REQUEST: Write out the full listing again, exactly as it stands.

INFORMATION SHOWN:
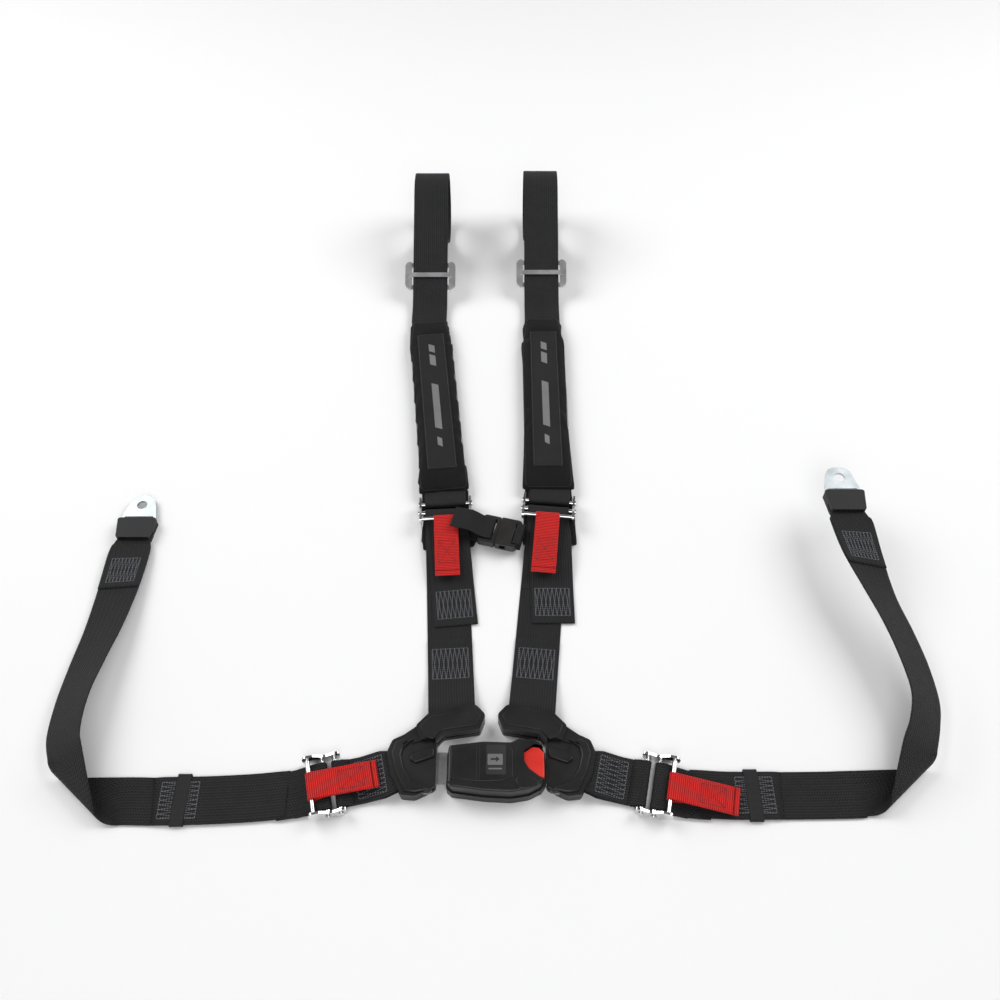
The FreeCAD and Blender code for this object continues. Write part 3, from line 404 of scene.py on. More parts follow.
PATCH_MARK = cloth("patch_mark", grey(0.15), grey(0.25), 0.45, 0.00005, 0.7)
CHROME = metal("chrome_plate", (0.66, 0.66, 0.67), (0.88, 0.88, 0.89), 0.10, 240.0)
SATIN = metal("satin_silver", (0.50, 0.50, 0.51), (0.66, 0.66, 0.67), 0.34, 700.0, 0.00004)
ZINC = metal("zinc_plate", (0.40, 0.44, 0.46), (0.60, 0.64, 0.66), 0.34, 420.0, 0.00003)
STEEL = metal("plated_steel", (0.40, 0.40, 0.41), (0.62, 0.62, 0.63), 0.26, 500.0, 0.00003)
SPRING = metal("spring_wire", (0.32, 0.32, 0.33), grey(0.50), 0.28, 900.0, 0.00002)
PLASTIC = plastic("black_plastic", grey(0.004), (0.009, 0.0086, 0.0083), 0.36, 1500, 5e-5, 0.06)
CLIP_PLASTIC = plastic("clip_plastic", (0.009, 0.008, 0.0075), (0.022, 0.020, 0.018), 0.34, 1100, 5e-5, 0.1)
INNER_PLASTIC = plastic("inner_plastic", grey(0.03), grey(0.06), 0.5, 900.0, 0.00005)
RED_PLASTIC = plastic("red_plastic", (0.62, 0.020, 0.012), (0.78, 0.035, 0.020), 0.36, 1300, 3e-5, 0.15)
RUBBER = plastic("boot_rubber", grey(0.006), grey(0.012), 0.62, 900.0, 0.00008)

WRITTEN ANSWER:
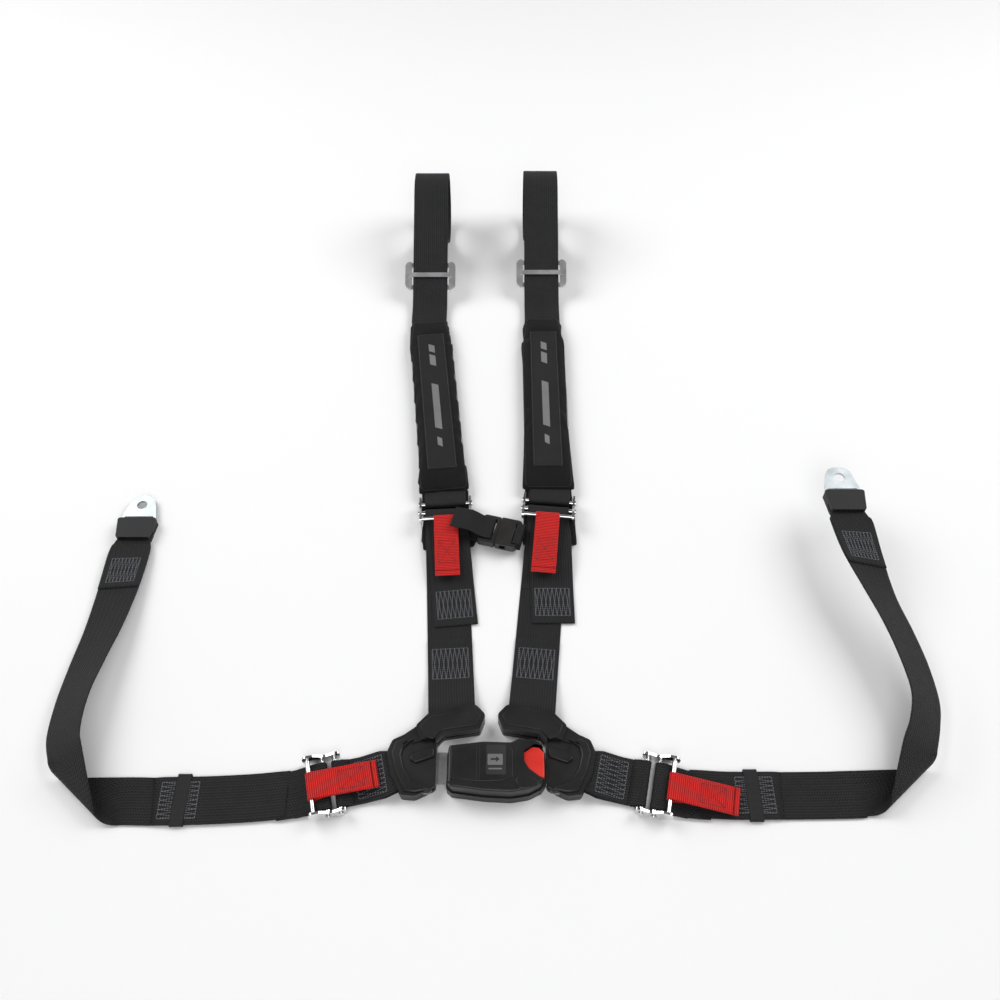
The FreeCAD and Blender code for this object continues. Write part 3, from line 404 of scene.py on. More parts follow.
PATCH_MARK = cloth("patch_mark", grey(0.15), grey(0.25), 0.45, 0.00005, 0.7)
CHROME = metal("chrome_plate", (0.66, 0.66, 0.67), (0.88, 0.88, 0.89), 0.10, 240.0)
SATIN = metal("satin_silver", (0.50, 0.50, 0.51), (0.66, 0.66, 0.67), 0.34, 700.0, 0.00004)
ZINC = metal("zinc_plate", (0.40, 0.44, 0.46), (0.60, 0.64, 0.66), 0.34, 420.0, 0.00003)
STEEL = metal("plated_steel", (0.40, 0.40, 0.41), (0.62, 0.62, 0.63), 0.26, 500.0, 0.00003)
SPRING = metal("spring_wire", (0.32, 0.32, 0.33), grey(0.50), 0.28, 900.0, 0.00002)
PLASTIC = plastic("black_plastic", grey(0.004), (0.009, 0.0086, 0.0083), 0.36, 1500, 5e-5, 0.06)
CLIP_PLASTIC = plastic("clip_plastic", (0.009, 0.008, 0.0075), (0.022, 0.020, 0.018), 0.34, 1100, 5e-5, 0.1)
INNER_PLASTIC = plastic("inner_plastic", grey(0.03), grey(0.06), 0.5, 900.0, 0.00005)
RED_PLASTIC = plastic("red_plastic", (0.62, 0.020, 0.012), (0.78, 0.035, 0.020), 0.36, 1300, 3e-5, 0.15)
RUBBER = plastic("boot_rubber", grey(0.006), grey(0.012), 0.62, 900.0, 0.00008)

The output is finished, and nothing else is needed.